A second deal involving Mohammad and Saudi Telecom was an open contract but no less horrific in its scale of corruption. In 1979 international firms were invited to undertake the tripling of the number of Saudi telephone lines from 200.000 to 600.000. The project was so huge, some of the companies transported their offers in pick up trucks, and the value was estimated at somewhere between 6 and 10 billion dollars. The contract was won by a consortium of Philips of Holland, Bell of Canada and Sweden's Erikson and the agent was the Mohammad-owned and operated Al Bilad company. Other contenders for the contract, ITT, Western Electric, Thompson of France and Hitachi, smelt a rat and demanded an investigation. They claimed that their offers were lower and better than those of the winning consortium and tried to reach Mohammad to lodge a protest, but he was not available.

Nor were King Khalid and crown Prince Fahd available to receive American Ambassador William Porter who too tried to protest on behalf of his county's multinationals. Eventually the noise died down, estimates of the Mohammad-Al Bilad commission run as high as 20 per cent or $1.3 billion of the $6.7 billion winning tender. To this day, the maintenance contract for this project, because other contractors have disqualified themselves knowing that they can't win, is with Mohammad and its carries a hefty commission much greater than is acceptable in normal circumstances.

Mohammad's colossal home contracts didn't stop him from misbehaving abroad. Among others, he had established connections with British MP and one time Under Secretary of Defence Jonathan Aitken. The British politician appears to have used Mohammed's Al Bilad London offices free of charge and there have been allegations, so far unrefuted, that Mohammad and Aitken have conspired to sell arms to Singapore which eventually found their way to Iran at a time when such sales were prohibited.

Moreover, in 1981, the News of The World newspaper reported an incident involving Mohammad and a London girl for hire. His Highness appears to have roughed up the girl and escaped to America after she threatened disclosure. This aspect of Mohammad's character is reported to have more to it and a recent television programme has accused Aitken of procuring for Royals and implied that Mohammad was involved.

Most recently, during the Gulf War, Mohammad was accused of realizing hundreds of millions of dollars in profit from housing and feeding American troops sent to Saudi Arabia to protect it against Saddam Hussein. Housing these troops meant building temporary accommodations on public land confiscated by Mohammad specifically for that purpose.
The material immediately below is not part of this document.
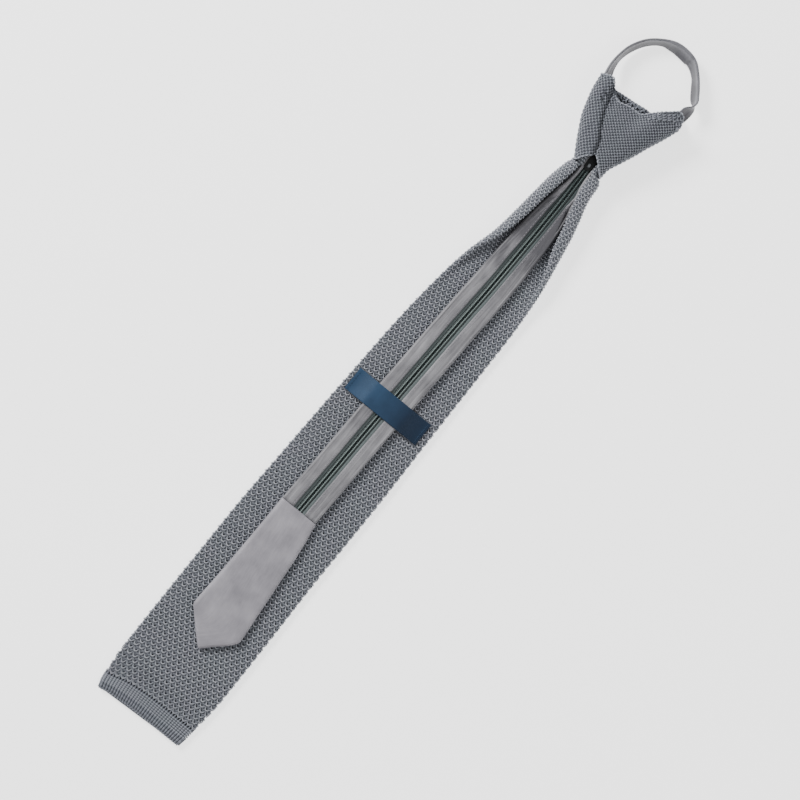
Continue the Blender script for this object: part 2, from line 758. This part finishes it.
# Tail facings: two strips of grey satin, each folded over the edge of one zip tape, with a
# row of fine machine stitches near the fold beside the chain.
zip_rows = [
    # along, zip middle, facing's outer edge from it, facing's inner edge from it
    (140, -5.2, 12.8, 4.15), (156, -5.1, 12.8, 4.15), (188, -4.5, 12.8, 4.15), (220, -4.0, 12.8, 4.15),
    (244, -3.4, 12.8, 4.15), (280, -2.5, 12.7, 4.15), (301, -2.0, 12.7, 4.15), (333, -0.9, 12.6, 4.1),
    (360, -0.5, 12.0, 4.0), (384, -0.27, 10.7, 3.8), (400, -0.27, 8.5, 3.5), (412, -0.6, 5.6, 3.0),
    (424, -1.0, 4.8, 2.8), (436, -1.5, 4.8, 2.8),
]
zip_across, facing_outer, facing_inner = (profile(zip_rows, k) for k in range(1, 4))
facing_height = 3.6
satin_wall = 1.0
seam_along = 156.0
piece_gap = 0.3


def between(low, high, share):
    return low + (high - low) * share


def level_ring(x, y, z):
    """A ring of points at one place along the tie."""
    return np.stack([x, np.full(len(x), y), z], axis=1)


def facing_edge(y, side):
    """Where a facing's inner fold is; the right one is drawn aside under the blade's flap."""
    return facing_inner(y) + (1.5 * smooth(y, 397, 411) if side > 0 else 0)


def facing_base(y):
    return rise(np.minimum(y, blade_length)) + sleeve_thickness + piece_gap


def ripple(x, y, seed):
    """Slow uneven waves, as cloth has that was sewn and then lay in a drawer, from -1 to 1."""
    rng = np.random.default_rng(seed)
    total = 0
    for _ in range(5):
        reach_x, reach_y = rng.uniform(0.05, 0.35), rng.uniform(0.04, 0.22)
        start = rng.uniform(0, math.tau)
        total = total + np.sin(reach_x * x + reach_y * y + start)
    return total / 5


def facing_ring(y, side):
    inner, outer = float(facing_edge(y, side)), float(facing_outer(y))
    inner = min(inner, outer - 1.0)
    level = float(facing_base(y)) + facing_height / 2
    radius = (facing_height - satin_wall) / 2
    bend = outer - facing_height / 2
    start = min(inner + satin_wall / 2, bend - 0.1)
    flat = np.linspace(start, bend, 12)
    arc = np.radians(np.linspace(-90, 90, 13))[1:-1]
    wave = 0.3 * ripple(flat * side, y, 3) + 0.22 * ripple(flat * side * 4, y * 1.5, 4)
    if side < 0:
        wave = wave + 2.2 * smooth(y, 396, 412) * smooth(flat, bend - 2.2, bend - 0.2)
    else:
        crease = 5.2 + (400 - y) * 0.27 - float(zip_across(y))
        fold = smooth(y, 378, 386) * (1 - smooth(y, 402, 408))
        wave = wave - 1.5 * np.exp(-((flat - crease) / 0.75) ** 2) * fold
    upper = radius + wave * smooth(flat, start, start + 3) - 0.25 * smooth(flat, bend - 4, bend)
    line = np.concatenate([
        np.stack([flat, np.full(12, -radius)], axis=1),
        np.stack([bend + radius * np.cos(arc), radius * np.sin(arc)], axis=1),
        np.stack([flat, upper], axis=1)[::-1],
    ])
    ring, _ = strip_ring(line[::-1], satin_wall / 2)
    if side < 0:
        ring = ring[::-1]
    return level_ring(float(zip_across(y)) + side * ring[:, 0], y, level + ring[:, 1])


def satin_cloth(bench, low, high, creases=0.3, bias=None):
    """Polyester satin: fine lengthwise lines, soft creases and slight blotches."""
    patch = noise(bench, object_place(bench), 60.0, 4.0)
    lines = drawn_out(bench, 2600, 160)
    folds = drawn_out(bench, 260, 16, Distortion=0.6)
    crease = 1.0 - ((folds - 0.5) * 7.0).math("ABSOLUTE").clipped()
    shade = (patch - 0.5) * 1.3 + lines * 0.45 - crease * creases + 0.48
    if bias:
        shade = shade + bias(bench)
    weave = bumps(bench, lines, 0.35, 0.00015)
    return {
        "Base Color": blend(bench, shade.clipped(), low, high),
        "Roughness": lines * 0.15 + 0.42,
        "Sheen Weight": 0.15,
        "Normal": bumps(bench, folds - crease * 0.12, 0.5, 0.0012 * creases / 0.3, Normal=weave),
    }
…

Feeding them, ordinarily a simple operation, found some of Mohammad's open or de facto companies charging exorbitant rates to provide them with everyday provision. It is estimated that Mohammad's profits out of this were $28 per soldier, per day, If the number of soldiers was 500.000 then it adds up per diem $14.000.000. If Mohammad's business deals make corrupt financial sense then his political qualifications are totally absent. His first appointment to an official position was as assistant to the Minister of Interior, and there is very little to report about that. Later, in 1985, he was appointed Deputy Governor of the Eastern Province and once again it is impossible to judge a performance by its non-existence. Yet later, in 1989, he was appointed to the important post of governor of the same province.

Perhaps the best way to judge his governance is to review his action in 1995. He spent five months away from his post, in Arizona in the United States with his ailing mother. During that period nothing was done, no one dared make any decisions because everything is in Mohammad's hands. Upon his return, he was confronted with the problem of what to do to implement promises made to the Shias of this province in return for making peace with the house of Saud.

The Situations in the Eastern Province continues to deteriorate, Mohammad shows no interest in the affairs of the state, his business activities continue unabated despite the overall reduction in the oil income of the country and his personal behavior is as abominable as ever. Yet, this is the star among Fahd's sons, the one his father is thinking of making King, supposedly the symbol of a new generation to replace the old discredited one.